P206 Artificial Intelligence reproduces central reading for automated scoring of colonoscopies from multiple clinical trials in Ulcerative Colitis.

Gutierrez Becker, B.(1)*;Arús-Pous, J.(1);Yao, H.(2);Luscher, J.(2);Richmond, D.(2);Fisher, E.(3);Bojic, D.(4);Bigorgne, A.(3);Prunotto, M.(3);

(1)Roche, Pharma Research & Early Development. Data and Analytics, Basel, Switzerland;(2)Genentech, AI/ML Research Biology, South San Francisco, United States;(3)Roche, Technology and Translational Research Product Development Immunology- Infectious Diseases and Ophthalmology, Basel, Switzerland;(4)Roche, Product Development Clinical I2O Gastroenterology, Basel, Switzerland;


Using Artificial Intelligence (AI) for the automated scoring of colonoscopy videos  with Mayo Clinic Endoscopic Subscore (MCES) has been successful in several models [1]. However, no study to date has evaluated the performance of such algorithms on a new cohort obtained from a separate clinical trial. In this study, we aimed to build an AI scoring algorithm able to reproduce central reading from three Phase III clinical trials in Ulcerative Colitis (UC).


As a training dataset, still frames were automatically extracted from sigmoidoscopy videos of two Etrolizumab clinical trials: Hickory NCT02100696 [2] and Laurel NCT02165215 [3]. A quality control AI algorithm [4] was applied and the resulting dataset (N=1897 videos) was paired with central reading MCES for each colon section. The training was achieved on a multiclass MCES scoring algorithm [4] with the challenging task of assigning a multiclass score (MCES between 0 - 3) instead of a binary score (MCES <=1 or not). The performance was assessed on 2,292 videos from independent cohorts (Hibiscus I NCT02163759, Hibiscus II NCT02171429 [5], Gardenia NCT02136069 [6]). Videos were pre-processed in an identical manner as those from the training dataset (N= 637, 636 and 1019 videos for Hibiscus I, Hibiscus II and Gardenia, respectively). This dataset constitutes the largest cohort to date for the evaluation of a MCES scoring algorithm.
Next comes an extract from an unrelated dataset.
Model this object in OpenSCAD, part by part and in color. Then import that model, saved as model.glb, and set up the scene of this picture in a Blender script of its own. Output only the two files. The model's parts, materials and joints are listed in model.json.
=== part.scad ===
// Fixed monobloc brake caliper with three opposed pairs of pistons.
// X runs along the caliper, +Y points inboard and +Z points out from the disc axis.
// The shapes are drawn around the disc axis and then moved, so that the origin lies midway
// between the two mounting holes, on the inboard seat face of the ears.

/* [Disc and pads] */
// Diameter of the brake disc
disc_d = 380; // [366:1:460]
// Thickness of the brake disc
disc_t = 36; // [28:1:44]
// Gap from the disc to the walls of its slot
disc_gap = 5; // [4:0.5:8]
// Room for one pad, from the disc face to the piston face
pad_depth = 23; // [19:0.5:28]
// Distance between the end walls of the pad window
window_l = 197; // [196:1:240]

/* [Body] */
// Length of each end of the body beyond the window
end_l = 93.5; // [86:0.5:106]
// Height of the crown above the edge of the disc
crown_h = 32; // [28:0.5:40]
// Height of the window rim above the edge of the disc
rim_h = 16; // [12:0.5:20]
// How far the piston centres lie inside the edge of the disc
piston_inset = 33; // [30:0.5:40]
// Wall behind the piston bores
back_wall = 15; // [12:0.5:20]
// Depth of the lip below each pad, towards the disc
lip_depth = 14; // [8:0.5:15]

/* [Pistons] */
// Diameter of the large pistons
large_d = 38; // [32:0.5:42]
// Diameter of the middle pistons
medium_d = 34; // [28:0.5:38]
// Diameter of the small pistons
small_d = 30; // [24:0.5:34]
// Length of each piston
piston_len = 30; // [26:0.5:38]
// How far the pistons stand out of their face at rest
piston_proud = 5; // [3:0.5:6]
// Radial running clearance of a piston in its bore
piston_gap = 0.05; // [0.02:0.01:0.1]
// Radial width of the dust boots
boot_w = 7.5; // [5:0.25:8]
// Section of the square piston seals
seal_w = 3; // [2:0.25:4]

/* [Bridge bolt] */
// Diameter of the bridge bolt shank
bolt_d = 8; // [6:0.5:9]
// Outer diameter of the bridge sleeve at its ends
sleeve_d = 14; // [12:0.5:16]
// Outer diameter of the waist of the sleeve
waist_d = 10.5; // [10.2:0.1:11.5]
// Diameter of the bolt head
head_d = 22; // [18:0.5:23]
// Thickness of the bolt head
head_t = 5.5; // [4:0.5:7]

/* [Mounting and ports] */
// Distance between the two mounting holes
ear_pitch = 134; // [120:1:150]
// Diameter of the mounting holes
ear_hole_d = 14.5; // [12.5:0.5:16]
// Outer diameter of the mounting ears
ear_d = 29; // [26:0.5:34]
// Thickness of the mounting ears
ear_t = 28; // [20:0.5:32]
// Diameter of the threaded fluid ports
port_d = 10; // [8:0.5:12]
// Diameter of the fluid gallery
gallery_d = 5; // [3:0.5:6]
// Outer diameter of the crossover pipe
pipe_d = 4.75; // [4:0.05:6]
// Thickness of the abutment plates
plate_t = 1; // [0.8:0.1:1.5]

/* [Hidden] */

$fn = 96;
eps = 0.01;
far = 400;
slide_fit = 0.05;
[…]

The Area Under the Receiver Operator Characteristic curve (AUROC) was evaluated independently for each trial. Table 1 summarizes AUROC values per MCES for each clinical trial. The resulting mean AUROC values were 0.79 for Hibiscus I and 0.77 for both Hibiscus II and Gardenia. The average Cohen’s kappa between the automatic measurements and the central readings is 0.40, in contrast to 0.41 between central and local readers.


Our automated MCES scoring algorithm efficiently reproduces central reading in three independent clinical trials cohorts. In addition, algorithm evaluation was performed on data from independent trials, different from the ones used for the development of the algorithm. This is the first study evaluating, on such an extended cohort, the use of AI based automated MCES scoring in UC.

1, Stafford,et al. Inflamm. Bowel Dis 28(10), 1573-1583.
2. Peyrin-Biroule et al. Lancet Gastroenterol. Hepatol. 7.2 (2022): 128-140.
3.  Vermeire et al. Lancet Gastroenterol. Hepatol. 7.1 (2022): 28-37.
4. Gutierrez et al. Ther Adv Gastro Endoscopy 14 (2021).
5. Rubin, et al. Lancet Gastroenterol. Hepatol. 7.1 (2022): 17-27.
6. Danese et al. Lancet Gastroenterol. Hepatol. 7.2 (2022): 118-127.